At 10:16 PM 4/15/2001, Greg Chicares wrote:

>> What happens when gcc 3.0 ships? Will we still have these variants?
>
>Yes we will. Both are actively maintained gcc subtargets for windows.
>Cygwin uses a POSIX emulation layer that forces all programs linked
>with it to be GPL, while mingw has no special POSIX support but is in
>the public domain. Details at http://www.mingw.org/x86-win32-ports.shtml
.
>
>I would be glad to perform whatever boost testing I can with the mingw
>variant if you're interested in publishing the results. The outcome
>really can be different with mingw vs. cygwin: e.g. they use different
>C runtime libraries, neither of which is GNU glibc.

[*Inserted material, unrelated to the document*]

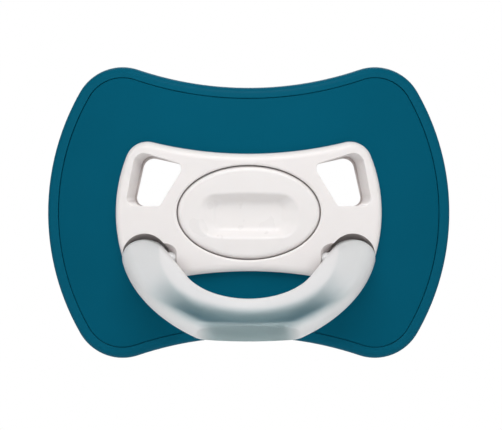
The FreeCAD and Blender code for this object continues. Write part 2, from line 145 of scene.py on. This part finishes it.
# Silicone
SILICONE_COLOURS = ((0.9, 0.9, 0.87), (0.95, 0.95, 0.93))
SILICONE_COLOUR_PATCHES = 120.0
SILICONE_ROUGHNESS = (0.33, 0.4)
SILICONE_SHEEN_PATCHES = 300.0
SILICONE_GRAIN = 6000.0
SILICONE_GRAIN_HEIGHT = 0.001 * MM
SILICONE_FINISH = {"Transmission Weight": 0.5, "IOR": 1.41, "Sheen Weight": 0.08}

# Teat: a round profile about Y, flattened in height; the same sizes as the CAD solids it stands for
TEAT_FLATNESS = 0.77
TEAT_WALL = 1.3 * MM
NECK_Y = 5.0 * MM
NECK_RADIUS = 5.5 * MM
BULB_Y = 18.5 * MM
BULB_RADIUS = 8.4 * MM
FLANGE = (8.2 * MM, 5.8 * MM)
FLANGE_FRONT = -2.05 * MM
FLANGE_BACK = -1.3 * MM
TEAT_SIDES = 128
NECK_STEPS = 26
BULB_STEPS = 34


def new_material(name):
    """A material with a Principled shader, as (material, nodes, links, shader)."""
    material = bpy.data.materials.new(name)
    material.use_nodes = True
    tree = material.node_tree
    return material, tree.nodes, tree.links, tree.nodes["Principled BSDF"]


def noise(nodes, links, scale):
    """A noise pattern fixed to the piece, with about scale lumps to the metre."""
    place = nodes.new("ShaderNodeTexCoord")
    pattern = nodes.new("ShaderNodeTexNoise")
    pattern.inputs["Scale"].default_value = scale
    pattern.inputs["Detail"].default_value = NOISE_DETAIL
    links.new(place.outputs["Object"], pattern.inputs["Vector"])
    return pattern.outputs["Fac"]


def math_node(nodes, links, operation, *values):
    """One step of arithmetic on sockets and numbers."""
    step = nodes.new("ShaderNodeMath")
    step.operation = operation
    for socket, value in zip(step.inputs, values):
        if isinstance(value, float):
            socket.default_value = value
        else:
            links.new(value, socket)
    return step.outputs["Value"]


def distance(nodes, links, place, point):
    """How far a place is from a fixed point."""
    step = nodes.new("ShaderNodeVectorMath")
    step.operation = "DISTANCE"
    step.inputs[1].default_value = point
    links.new(place, step.inputs[0])
    return step.outputs["Value"]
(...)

Don't they also use somewhat different snapshots for their builds? For
example, the Cygwin 2.95.2 I'm using is something like the 6th release of
2.95.2. I suppose that can cause differences in outcome.

Ideally, I should just add MinGW to the regular set regression test
compilers, rather than Boost adding a separate table for one compiler.

Do you have any idea if MinGW and Cygwin coexist peacefully on the same
machine?

Is the MinGw installation likely to be trouble free?

Does running the tests on MinGW result in any useful information?